Мы уселись поудобнее на скамью. Вдруг оглушительный грохот недалеко от нас происшедшего взрыва потряс и землю, и воздух, и сердца ничего подобного не ожидающих людей — и наши в том числе. Посмотрев друг на друга широко открытыми от испуга и неожиданности глазами, не сговариваясь, [мы] бросились бежать вниз по лестнице по направлению к взрыву. Столб дыма, пыли и летящих сначала вверх, а через несколько мгновений вниз больших и малых камней возник в солнечном небе, превращая день в вечер. За первым взрывом[291] последовал второй, потом третий и т. д. Люди, шедшие по тротуару в противоположных направлениях, превратились в бегущую толпу, гонимую чувством страха и инстинктом самосохранения. Мы, мальчишки, бежали им навстречу, т. к. наше любопытство было сильнее страха. Мы желали собственным глазами увидеть, что случилось.

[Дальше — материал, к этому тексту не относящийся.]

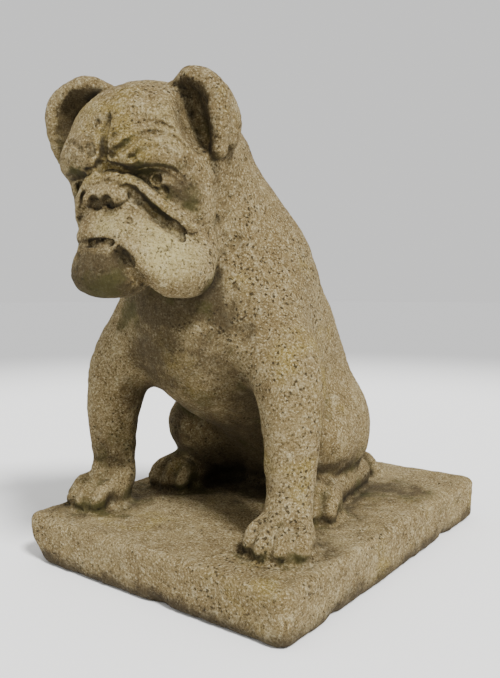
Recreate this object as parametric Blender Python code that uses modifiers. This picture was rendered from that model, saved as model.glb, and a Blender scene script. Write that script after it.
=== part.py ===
"""A bulldog carved in stone, sitting upright on a low rectangular plinth, all of one block.

The script works in metres with +Z up. The origin is the middle of the plinth's underside. The dog looks
along -Y and its left side is at +X. The figure is laid out in units of its own height, so that it keeps
its pose and proportions when FIGURE_HEIGHT changes. The plinth has sizes of its own.
"""

import math

import bmesh
import bpy
import numpy as np
from mathutils import Euler, Matrix, Vector

PART_NAME = "bulldog_statue"

PLINTH_LENGTH = 0.518  # front to back
PLINTH_WIDTH = 0.41
PLINTH_HEIGHT = 0.062
PLINTH_CORNER = 0.017  # radius of the upright corners, seen from above
PLINTH_EDGE = 0.010  # worn rounding of the top and bottom edges
PLINTH_BATTER = 0.003  # how much each side leans in towards the bottom

PLINTH_CHIPS = (
    (-1.05, -1.03, 0.034),
    (-0.55, -1.03, 0.014),
    (0.15, -1.03, 0.017),
    (0.62, -1.03, 0.012),
    (1.04, -0.62, 0.016),
    (1.04, 0.05, 0.012),
    (1.04, 0.55, 0.018),
    (-1.04, 0.2, 0.015),
    (-0.3, 1.03, 0.016),
)  # place across and along, from -1 to 1, and size in metres

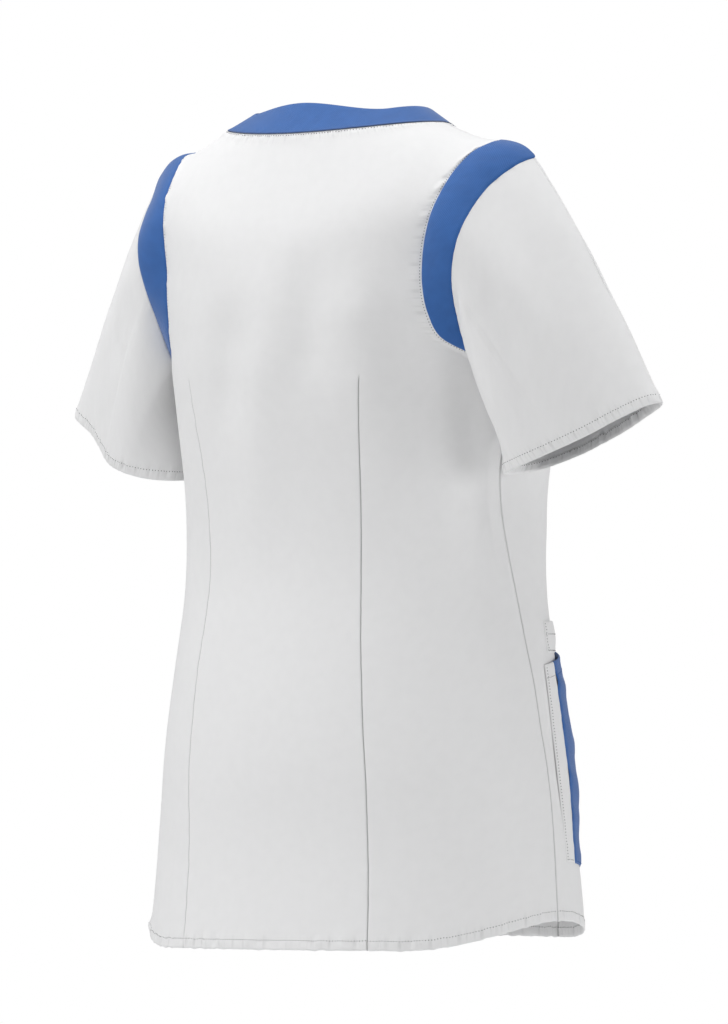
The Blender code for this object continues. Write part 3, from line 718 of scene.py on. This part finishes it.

На месте, где несколько минут тому назад стояло огромное новое здание Центрального почтамта, вырисовывалась сквозь облако дыма и пыли бесформенная куча каменных глыб и стальных балок, согнутых в «бараний рог». Завалены обломками разрушенного здания были и тротуар, и проезжая часть улицы перед домом. Бегущие люди кричали что-то непонятное, указывая в сторону, откуда раздавались все новые взрывы. После взлета в воздух большущего дома Гинсбурга на Николаевской улице, гостиниц «Континенталь»[292] и «Красная звезда», где расположились штабы занявших город немецких войск, мы поняли, что весь центр города, по-видимому, заминирован оставившими город советскими войсками[293].